Türkiye’nin nadide doğal kaynaklarından biri olan Sapanca Gölü, bu yaz bir kez daha kuraklık ve bilinçsiz kullanım tehdidiyle karşı karşıya. Gölün su seviyesi alarm verici seviyelere gerilerken, sadece meteorolojik koşulları değil, insan eliyle yaratılan riskleri de görmezden gelemeyiz. Bu anlamda gölü korumaya yönelik atılan adımlar takdire şayan olmakla birlikte, hukuki ve idari sorumlulukların zamanında ve etkin bir biçimde işletilmesi artık bir tercih değil, zorunluluktur.

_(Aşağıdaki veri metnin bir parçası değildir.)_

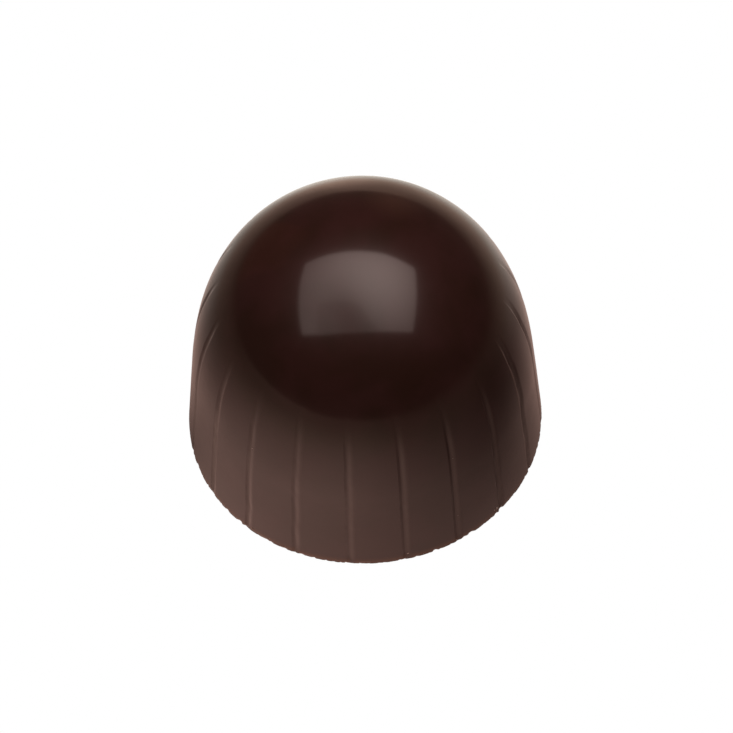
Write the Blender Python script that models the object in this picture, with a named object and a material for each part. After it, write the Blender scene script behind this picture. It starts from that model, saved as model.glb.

Sakarya Büyükşehir Belediyesi’nin yürüttüğü denetim ve farkındalık çalışmaları, su israfına karşı alınan tedbirler ve çevre bilinci oluşturmaya yönelik kampanyalar bu sürecin olumlu adımları arasında yer almaktadır. Ancak bu önlemler, uzun vadede etkili olabilmesi için daha geniş çaplı ve disiplinli bir eylem planına ihtiyaç duymaktadır. Çünkü doğal varlıkların korunması, yalnızca vatandaşın sorumluluğuna bırakılmayacak kadar kritik bir meseledir.
Bu noktada hukuki çerçeve devreye girer. Anayasa’nın 56. maddesi devlete, çevreyi koruma yükümlülüğü yüklemekte; 2872 sayılı Çevre Kanunu ise bu yükümlülüğün nasıl yerine getirileceğini detaylandırmaktadır. İlgili idarelerin, Sapanca Gölü'nü besleyen su kaynaklarının çevresinde yapılaşmayı sınırlandırması, tarımsal faaliyetleri denetlemesi, endüstriyel atık kontrollerini sıkılaştırması gibi önlemler yalnızca idari bir tasarruf değil, aynı zamanda hukuki bir zorunluluktur.
Örneğin, içme suyu havzası koruma planları revize edilerek, göl çevresinde inşaat ruhsatları sınırlandırılabilir. Tarımda kullanılan kimyasalların denetlenmesi, sanayi tesislerinin atık boşaltma sistemlerinin etkin biçimde kontrol edilmesi mümkündür ve gereklidir. Ayrıca idare tarafından alınacak bu önlemlerin yetersiz kalması hâlinde, hizmet kusuru gündeme gelebilir ve yargı nezdinde dava konusu yapılabilir.
Sapanca Gölü’nün korunması yalnızca çevreci bir refleks değil, aynı zamanda hukukun ve kamusal denetimin bir gereğidir. Bugün göl yatağında yaşanan çekilme, yarın içme suyu krizine, tarımsal çöküşe ve ekosistemde geri dönülmez hasarlara yol açabilir. Bu sebeple tüm kamu kurumları, yerel yönetimler ve ilgili bakanlıklar koordineli bir şekilde hareket etmeli, çevreye ilişkin yetkilerini kararlı ve planlı şekilde kullanmalıdır.
Kuşkusuz bu sadece bir yerel yönetim sorunu değildir. İdarenin tüm kademeleri, akademi, sivil toplum ve yurttaşlar birlikte hareket ederek bir çevre seferberliği ilan etmeli; Sapanca Gölü’nü yalnızca bugünün değil, gelecek kuşakların da yaşam hakkı olarak görmelidir.